I've been seeking out silt rich materials by carrying a glass jar and water around in my truck. I try to avoid having clay in rock garden mixes generally. Most towns and cities are in lowlands that are either clay or silt dominated. If clay is present in the only "topsoil" around, I've had to get creative and get that silt from products sold under all kinds of names and used for all kinds of things, and the top most available one has been the fine rock dust which is the waste from crushing to create landscape gravel. Decomposed granite is one of those. In Denver rock dust is called "breeze" and is sold by the color or what rock it was resulted from. Those have been nice sources of silt-sized particles when all available"soil" was clayey. I have been recently experimenting using rock dusts or decomposed granite alone as a rock garden "soil." So far so good.
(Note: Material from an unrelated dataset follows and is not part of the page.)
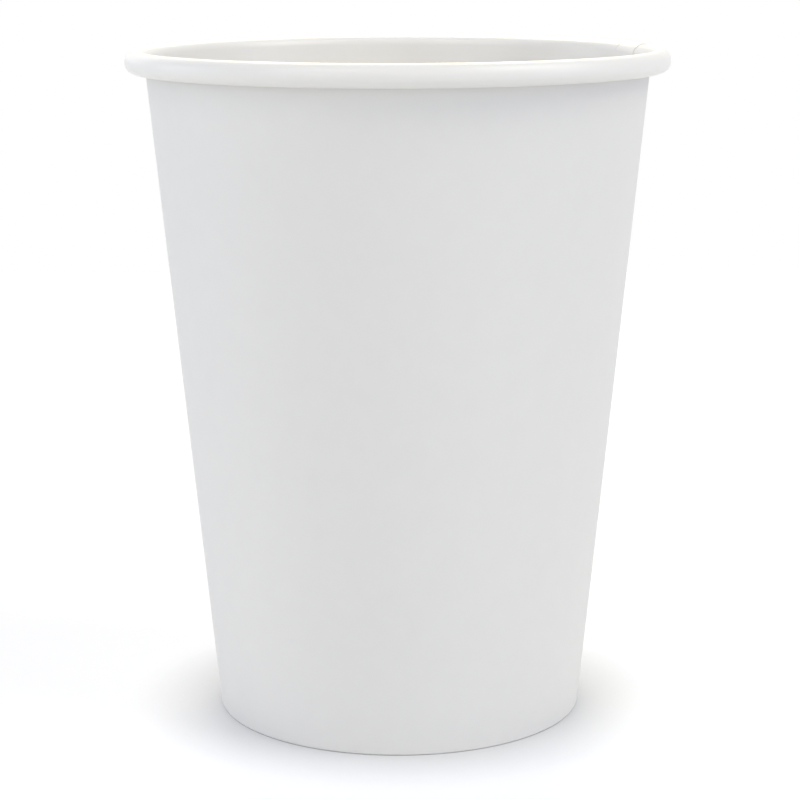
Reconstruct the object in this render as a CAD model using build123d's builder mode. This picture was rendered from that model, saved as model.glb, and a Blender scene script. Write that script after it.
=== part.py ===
from build123d import *
import os
from math import asin, atan2, cos, hypot, radians, sin, tan

# A single-wall paper coffee cup, in millimetres.
# It is two pieces of coated board, heat-sealed together. The sidewall is one fan-shaped
# blank: its ends lap in a side seam, its top edge rolls outwards into the rim, and its
# bottom edge folds in and up round the skirt of the bottom disc.
# The origin is on the table, under the middle of the cup. +Z is up, and the seam is a little
# behind the +X side, out of sight from the front.

# ---- driving dimensions ----

cup_height = 112.0          # table to the top of the rolled rim
rim_diameter = 90.0         # over the roll, which is what a lid snaps onto
foot_diameter = 62.0        # where the wall's outer face, carried down, meets the table
wall_board = 0.35           # thickness of the sidewall's board
bottom_board = 0.30         # thickness of the bottom disc's board
seal_gap = 0.02             # layer of coating between two sealed faces

roll_radius = 1.78          # outside radius of the roll's first half turn
roll_straight = 0.35        # straight run down the outer side of the roll
roll_gap = 0.05             # air between one turn of the roll and the next
roll_tuck = 75.0            # degrees that the cut edge curls on inside the roll

foot_bend_inside = 0.05     # inside radius of the two bends under the foot
bottom_recess = 8.0         # table to the underside of the bottom disc
bottom_bend_inside = 0.50   # inside radius of the bend from the disc to its skirt
hem_clearance = 1.5         # underside of the bottom disc to the top edge of the hem
skirt_clearance = 0.15      # skirt's cut edge above the board that folds round it

seam_bearing = 20.0         # degrees round from +X, towards +Y, to the middle of the lap
seam_lap = 7.0              # width over which the two ends of the blank lie double
seam_ramp = 3.0             # width over which the outer end climbs onto the inner one
seam_clearance = 0.15       # space from the lap to the roll, the foot's bend and the disc

# ---- sizes that follow ----

foot_radius = foot_diameter / 2
foot_bend = foot_bend_inside + wall_board
bottom_bend = bottom_bend_inside + bottom_board
skirt_depth = wall_board + seal_gap
hem_depth = skirt_depth + bottom_board + seal_gap + wall_board
hem_top = bottom_recess - hem_clearance
disc_top = bottom_recess + bottom_board

# The wall's outer face leaves the foot's corner and is tangent to the inner face of the
# roll's first half turn, whose centre is set by the rim's diameter and the cup's height.
roll_inside = roll_radius - wall_board
roll_middle = rim_diameter / 2 - roll_radius
roll_level = cup_height - roll_radius
run_out = roll_middle - foot_radius
taper = atan2(run_out, roll_level) - asin(roll_inside / hypot(run_out, roll_level))

# Each half turn of the roll is smaller than the last by half a board and half a gap.
roll_step = (wall_board + roll_gap) / 2
roll_bottom = roll_level - roll_straight - roll_radius + roll_step

# The lap is solid with the wall to half a board's depth, so its ramp is carried on that far.
lap_root = wall_board / 2
lap_edge = -seam_lap / 2
ramp_top = seam_lap / 2
ramp_foot = ramp_top + seam_ramp * (wall_board + lap_root) / wall_board
lap_low = foot_bend + seam_clearance
lap_high = roll_bottom - seam_clearance


def on_wall(height, depth=0.0):
    """Radius and height of the point that lies a given depth inside the wall's outer face."""
    return (foot_radius + height * tan(taper) - depth / cos(taper), height)


def at_seam(height, depth, along):
    """Plan position, at a height, of a point a width along the wall from the seam's middle."""
    radius = on_wall(height, depth)[0]
    angle = radians(seam_bearing) - along / on_wall(height)[0]
    return (radius * cos(angle), radius * sin(angle))


# ---- sidewall ----

def blank_face(depth):
    """Draw the blank's line at a depth from its outer face, and return the line's two ends.

    It goes down the hem, round the foot, up the wall and round the roll.
    """
    roll_start = roll_inside + depth
    wall = FilletPolyline(
        on_wall(hem_top, hem_depth - depth),
        on_wall(depth, hem_depth - depth),
        on_wall(depth, depth),
        (roll_middle - roll_start * cos(taper), roll_level + roll_start * sin(taper)),
        radius=foot_bend - depth,
    )
    over = JernArc(wall @ 1, wall % 1, roll_start, -180)
    side = Line(over @ 1, over @ 1 + over % 1 * roll_straight)
    under = JernArc(side @ 1, side % 1, roll_start - roll_step, -180)
    rise = Line(under @ 1, under @ 1 + under % 1 * roll_straight)
    tuck = JernArc(rise @ 1, rise % 1, roll_start - 2 * roll_step, -roll_tuck)
    return wall @ 0, tuck @ 1


with BuildPart() as sidewall:
    with BuildSketch(Plane.XZ):
        with BuildLine():
            outer_ends = blank_face(0)
            lining_ends = blank_face(wall_board)
            for outer_end, lining_end in zip(outer_ends, lining_ends):
                Line(outer_end, lining_end)
        make_face()
    revolve(axis=Axis.Z)

    # The blank's outer end, a board proud of the wall, with its ramp down to the wall's face.
    for height in (lap_low, lap_high):
        with BuildSketch(Plane.XY.offset(height)):
            with BuildLine():
                Line(
                    at_seam(height, -wall_board, ramp_top),
                    at_seam(height, lap_root, ramp_foot),
                )
                ThreePointArc(
                    at_seam(height, lap_root, ramp_foot),
                    at_seam(height, lap_root, (lap_edge + ramp_foot) / 2),
                    at_seam(height, lap_root, lap_edge),
                )
                Line(
                    at_seam(height, lap_root, lap_edge),
                    at_seam(height, -wall_board, lap_edge),
                )
                ThreePointArc(
                    at_seam(height, -wall_board, lap_edge),
                    at_seam(height, -wall_board, 0),
                    at_seam(height, -wall_board, ramp_top),
                )
            make_face()
    loft(ruled=True)

    # The channel inside it, from the inner end's cut edge to where the outer end is level.
    for height in (disc_top + seam_clearance, lap_high):
        with BuildSketch(Plane.XY.offset(height)):
            with BuildLine():
                Polyline(
                    at_seam(height, 0, ramp_top),
                    at_seam(height, wall_board + lap_root, ramp_foot),
                    at_seam(height, wall_board + lap_root, ramp_top),
                    close=True,
                )
            make_face()
    loft(ruled=True, mode=Mode.SUBTRACT)

# ---- bottom disc ----

def disc_face(depth):
    """Draw the bottom's line at a depth from its upper face, and return the line's two ends.

    It goes up the outer side of the skirt, round the bend and in to the axis.
    """
    line = FilletPolyline(
        on_wall(wall_board + skirt_clearance, skirt_depth + depth),
        on_wall(disc_top - depth, skirt_depth + depth),
        (0, disc_top - depth),
        radius=bottom_bend - depth,
    )
    return line @ 0, line @ 1


with BuildPart() as bottom_disc:
    with BuildSketch(Plane.XZ):
        with BuildLine():
            upper_ends = disc_face(0)
            under_ends = disc_face(bottom_board)
            for upper_end, under_end in zip(upper_ends, under_ends):
                Line(upper_end, under_end)
        make_face()
    revolve(axis=Axis.Z)

sidewall.part.label = "sidewall"
bottom_disc.part.label = "bottom_disc"

os.makedirs("parts", exist_ok=True)
export_step(sidewall.part, "parts/sidewall.step")
export_step(bottom_disc.part, "parts/bottom_disc.step")
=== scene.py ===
from math import asin, atan2, cos, hypot, pi, radians, sin, tan
import bpy
import numpy as np
from mathutils import Euler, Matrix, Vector


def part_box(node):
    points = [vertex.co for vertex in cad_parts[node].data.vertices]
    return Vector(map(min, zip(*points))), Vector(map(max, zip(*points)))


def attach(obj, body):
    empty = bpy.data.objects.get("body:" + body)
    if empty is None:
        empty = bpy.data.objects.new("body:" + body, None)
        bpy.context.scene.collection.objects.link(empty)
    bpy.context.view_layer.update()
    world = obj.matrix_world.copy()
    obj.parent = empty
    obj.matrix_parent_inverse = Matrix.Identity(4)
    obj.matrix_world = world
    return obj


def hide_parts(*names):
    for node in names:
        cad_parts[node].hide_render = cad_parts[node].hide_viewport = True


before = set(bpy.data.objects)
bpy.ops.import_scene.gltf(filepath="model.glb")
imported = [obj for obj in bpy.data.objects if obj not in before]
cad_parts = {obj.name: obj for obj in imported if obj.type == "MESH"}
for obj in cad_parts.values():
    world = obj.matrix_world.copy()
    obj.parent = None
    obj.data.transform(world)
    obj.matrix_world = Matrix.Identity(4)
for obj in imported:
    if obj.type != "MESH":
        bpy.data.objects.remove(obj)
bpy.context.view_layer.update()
print("frame loaded:", sorted(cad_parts))

# Everything is in metres, in the cup's own frame: +Z up, the table at zero, the seam just behind
# the +X side.
mm = 0.001
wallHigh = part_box("sidewall")[1]
discLow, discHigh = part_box("bottom_disc")

board = {
    "wall": 0.35 * mm,              # the sidewall's board
    "bottom": 0.30 * mm,            # the bottom disc's board
    "coating": 0.02 * mm,           # left between two sealed faces
}

shape = {
    "height": wallHigh[2],
    "rimRadius": wallHigh[0],
    "footRadius": 31.0 * mm,        # where the wall's outer face, carried down, meets the table
    "rollRadius": 1.78 * mm,        # outside radius of the roll's first half turn
    "rollStraight": 0.35 * mm,      # straight run down the roll's outer side
    "rollGap": 0.05 * mm,           # air between two turns of the roll
    "rollTuck": radians(75),        # how far the cut edge curls on inside
    "footBend": 0.40 * mm,          # outside radius of the two bends under the foot
    "hemTop": 6.5 * mm,             # the folded-in edge above the table
    "discTop": discHigh[2],
    "skirtFoot": discLow[2],
}

skirtDepth = board["wall"] + board["coating"]
hemDepth = skirtDepth + board["bottom"] + board["coating"] + board["wall"]

# The wall leaves the foot's corner and is tangent to the inside of the roll's first half turn.
rollInside = shape["rollRadius"] - board["wall"]
rollMiddle = shape["rimRadius"] - shape["rollRadius"]
rollLevel = shape["height"] - shape["rollRadius"]
runOut = rollMiddle - shape["footRadius"]
taper = atan2(runOut, rollLevel) - asin(rollInside / hypot(runOut, rollLevel))
rollStep = (board["wall"] + shape["rollGap"]) / 2


def onWall(height, depth=0.0):
    # radius and height of a point a depth inside the wall's outer face
    radius = shape["footRadius"] + height * tan(taper) - depth / cos(taper)
    return np.stack([radius, np.broadcast_to(height, np.shape(radius))], axis=-1)


def ease(value, low, high):
    # 0 below low, 1 above high, and 3t^2 - 2t^3 between them
    t = np.clip((value - low) / (high - low), 0.0, 1.0)
    return t * t * (3.0 - 2.0 * t)


def arc(centre, radius, start, sweep, count):
    # centre + radius * (cos a, sin a), with a in even steps from start through sweep;
    # the second result is the unit direction from the centre
    angles = start + sweep * np.linspace(0.0, 1.0, count)
    out = np.stack([np.cos(angles), np.sin(angles)], axis=-1)
    return np.asarray(centre) + radius * out, out


sharpEdge = radians(38)             # edges bent more than this stay crisp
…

You could make a mix that is mostly DG with a small handful (like <5%) of compost (if you are growing general rock garden plants and not super strange Penstemon/eriogonum which hate compost) and perhaps 1/4 of your mix crushed gravel. This would be a pretty good goldilocks mix.

Hope this helps.

Kenton J. Seth said...

Meant to put in this link, super useful super succinct soil texture science/tests for gardeners:

https://cmg.extension.colostate.edu/Gardennotes/214.pdf

The Meadow Behind the Meadow said...

Dude. Dude. 👍👍👍👍👍👍

Kenton J. Seth said...

Thanks Meadow-meadow. You must build some crevice gardens down in Louisiana or Mississippi! No one will have seen such a thing; you'll make a helluva splash. They don't even have to be big.